CRÍTICA DE TEATRO

«El arquitecto y el emperador de Asiria»: tú y yo somos uno

La obra de Fernando Arrabal se presenta en Matadero interpretado por Fernando Albizu y Alberto Jiménez

«El arquitecto y el emperador de Asiria»: tú y yo somos uno CARLOS FURMAN

JUAN IGNACIO garcía garzón

El arquitecto y el emperador de Asiria, los dos personajes de esta obra que Fernando Arrabal escribió en 1965, reeditan la geometría reversible de las parejas de distintos que se confrontan en un espejo hasta que sus rasgos se confunden con los del otro. Podrían ser Calibán y Próspero presos de un sueño cíclico en el que se intercambiaran las personalidades, Vladimiro y Estragón tras comerse a Godot, Robinson Crusoe y Viernes enzarzados en un aprendizaje circular, el Gordo y el Flaco jugando a los médicos en una cámara de torturas, o un augusto y un carablanca zarrapastrosos que se alternan en la tarea de abofetear al otro que termina siendo él mismo. Criaturas en una isla, o sea, estrictamente aisladas, utilizadas como cobayas en el laboratorio del doctor Arrabal, que las obliga a combatirse, amarse y devorarse sin pausa.

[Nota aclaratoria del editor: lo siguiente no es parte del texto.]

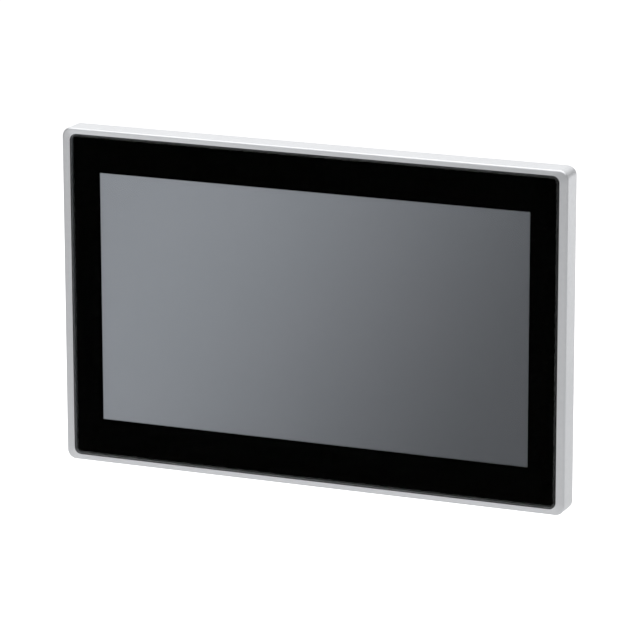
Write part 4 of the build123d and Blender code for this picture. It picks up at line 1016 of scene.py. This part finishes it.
# ---- Operator: studio ---------------------------------------------------------------------------------
class PANEL_OT_studio(bpy.types.Operator):
    """Set the camera, the pale floor and the soft lights"""
    bl_idname = "touch_panel.studio"
    bl_label = "Studio"

    def execute(self, context):
        _, _, studio = settings(context)
        self.camera(context, studio)
        self.floor(context, studio)
        self.surround(context, studio)
        for name, place, size, strength in (
            ("Key light", (-0.50, -0.75, 0.15), (0.4, 0.3), studio.key),
            ("Top light", (0.0, -0.05, 0.95), (1.6, 1.6), studio.top),
            ("Low light", (0.50, 0.85, -0.08), (0.5, 0.25), studio.low),
            ("Back light", (-0.3, 1.1, 0.42), (1.6, 0.9), studio.back),
        ):
            self.soft_light(context, name, place, size, strength)
        context.scene.view_settings.view_transform = "Standard"
        return {"FINISHED"}

    @staticmethod
    def camera(context, studio):
        a, e, roll = studio.azimuth, studio.elevation, studio.roll
        back = Vector((math.sin(a) * math.cos(e), -math.cos(a) * math.cos(e), math.sin(e)))
        right = Vector((math.cos(a), math.sin(a), 0.0))
        up = back.cross(right)
        right, up = (math.cos(roll) * right + math.sin(roll) * up,
                     -math.sin(roll) * right + math.cos(roll) * up)
        data = bpy.data.cameras.new("Camera")
        data.lens = studio.lens
        data.sensor_width = 36.0
        data.clip_start = 0.01
        camera = bpy.data.objects.new("Camera", data)
        turn = Matrix((right, up, back)).transposed().to_4x4()
        camera.matrix_world = Matrix.Translation(Vector(studio.target) + studio.distance * back) @ turn
        context.scene.collection.objects.link(camera)
        context.scene.camera = camera

    @staticmethod
    def floor(context, studio):
        material = bpy.data.materials.new("Pale floor")
        material.use_nodes = True
        g, shader = nodes_of(material)
        tone = effect(g, "tone", Light=(0.90, 0.90, 0.90, 1.0), Dark=(0.88, 0.88, 0.88, 1.0), Size=0.3)
        g.feed(shader, "Base Color", tone["Color"])
        shader.inputs["Roughness"].default_value = 0.9
        shader.inputs["Emission Color"].default_value = WHITE
        seen = g.add("ShaderNodeLightPath").outputs["Is Camera Ray"]
        g.feed(shader, "Emission Strength", g.math("MULTIPLY", seen, FLOOR_GLOW))
        below = g.add("ShaderNodeNewGeometry").outputs["Backfacing"]
        clear = g.add("ShaderNodeBsdfTransparent").outputs[0]
        both = g.add("ShaderNodeMixShader", {0: below, 1: shader.outputs[0], 2: clear}).outputs[0]
        g.feed(g.tree.nodes["Material Output"], "Surface", both)
        bm = bmesh.new()
        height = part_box("front_bezel")[0].z - studio.floor_drop
        bmesh.ops.create_circle(bm, cap_ends=True, radius=FLOOR_RADIUS, segments=96,
                                matrix=Matrix.Translation((0.0, 0.0, height)))
        mesh = bpy.data.meshes.new("Floor")
        bm.to_mesh(mesh)
        bm.free()
        mesh.materials.append(material)
        floor = bpy.data.objects.new("Floor", mesh)
        context.scene.collection.objects.link(floor)

    @staticmethod
    def surround(context, studio):
        world = bpy.data.worlds.new("Studio")
        world.use_nodes = True
        context.scene.world = world
        g = Graph(world.node_tree)
        plain = g.tree.nodes["Background"]
        plain.inputs["Color"].default_value = WHITE
        plain.inputs["Strength"].default_value = studio.surround
        white = g.add("ShaderNodeBackground", {"Color": WHITE, "Strength": BACKDROP_BRIGHTNESS})
        seen = g.add("ShaderNodeLightPath").outputs["Is Camera Ray"]
        both = g.add("ShaderNodeMixShader", {0: seen, 1: plain.outputs[0], 2: white.outputs[0]})
        g.feed(g.tree.nodes["World Output"], "Surface", both.outputs[0])

    @staticmethod
    def soft_light(context, name, place, size, strength):
        """A soft rectangle of light that faces the panel's middle."""
        data = bpy.data.lights.new(name, "AREA")
        data.shape = "RECTANGLE"
        data.size, data.size_y = size
        data.energy = strength
        light = bpy.data.objects.new(name, data)
        light.location = place
        light.rotation_euler = (-Vector(place)).to_track_quat("-Z", "Y").to_euler()
        light.visible_camera = False
        context.scene.collection.objects.link(light)


# ---- Panel and registration -----------------------------------------------------------------------------
OPERATORS = (PANEL_OT_studio, PANEL_OT_front, PANEL_OT_housing, PANEL_OT_electronics, PANEL_OT_clamps,
             PANEL_OT_network, PANEL_OT_usb, PANEL_OT_small_parts)


class PANEL_PT_sidebar(bpy.types.Panel):
    """Lists the builder's steps and settings"""
    bl_idname = "PANEL_PT_sidebar"
    bl_label = "Touch Panel"
    bl_space_type = "VIEW_3D"
    bl_region_type = "UI"
    bl_category = "Touch Panel"

    def draw(self, context):
        layout = self.layout
        for operator in OPERATORS:
            layout.operator(operator.bl_idname)
        for group in settings(context):
            box = layout.box()
            for key in type(group).__annotations__:
                box.prop(group, key)


CLASSES = (PanelFinishes, PanelDetails, PanelStudio, *OPERATORS, PANEL_PT_sidebar)


def register():
    for cls in CLASSES:
        bpy.utils.register_class(cls)
    bpy.types.Scene.panel_finishes = bpy.props.PointerProperty(type=PanelFinishes)
    bpy.types.Scene.panel_details = bpy.props.PointerProperty(type=PanelDetails)
    bpy.types.Scene.panel_studio = bpy.props.PointerProperty(type=PanelStudio)


def unregister():
    del bpy.types.Scene.panel_studio
    del bpy.types.Scene.panel_details
    del bpy.types.Scene.panel_finishes
    for cls in reversed(CLASSES):
        bpy.utils.unregister_class(cls)


def main():
    register()
    for operator in OPERATORS:
        category, name = operator.bl_idname.split(".")
        getattr(getattr(bpy.ops, category), name)()


if __name__ == "__main__":
    main()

El arquitecto , que disfruta de una eterna juventud, es el único habitante de una isla desierta, y el emperador , el único superviviente de un accidente aéreo. El segundo enseña a hablar al primero e introduce en su imaginario conceptos y rituales consumistas, religiosos (con su rataplán de blasfemia), maternofiliales (erizados de atroz ternura), amorosos (en el quicio del sadomasoquismo)… Una relación de poder y sumisión de ida y vuelta en la que el autor dibuja con ácido un perfil desalmado y extremo de la sociedad contemporánea pervertidora de la inocencia primigenia mientras vuelca en él sus propias obsesiones mezclando el brillo feroz de la intuición crítica y algunas baratijas de colores con las que aliñar su afán transgresor.

Hoy, curados de excesos, nos escandalizan menos las variantes malvadas de caca, culo, pedo y pis con que Arrabal asperja el texto; trepidan sin embargo las cargas de profundidad con que concibe la relación entre el yo y el otro, mi igual y su enemigo, que truecan sus papeles en un formidable juego de prestidigitación conceptual, y se mantiene viva también la pirotécnica batalla del lenguaje , el chaparrón verbal rezumante de imágenes y contrastes, la multiplicidad de referencias cruzadas (con Shakespeare al fondo) y un humor que va del negro a la pirueta del nonsense. Este buen montaje de Corina Fiorillo inaugura la colaboración entre el teatro Español y el San Martín de Buenos Aires . Vigorosa y muy física, la puesta en escena, sobre un espacio chamarilero de Norberto Laino, atiende en mi opinión más a la letra que a la música de la función, a explicitar lo que se dice más que a ahondar en su sentido. Fernando Albizu como el emperador y Alberto Jiménez como el arquitecto sacan partido a su diversidad física en una interpretación encarnizada y extenuante.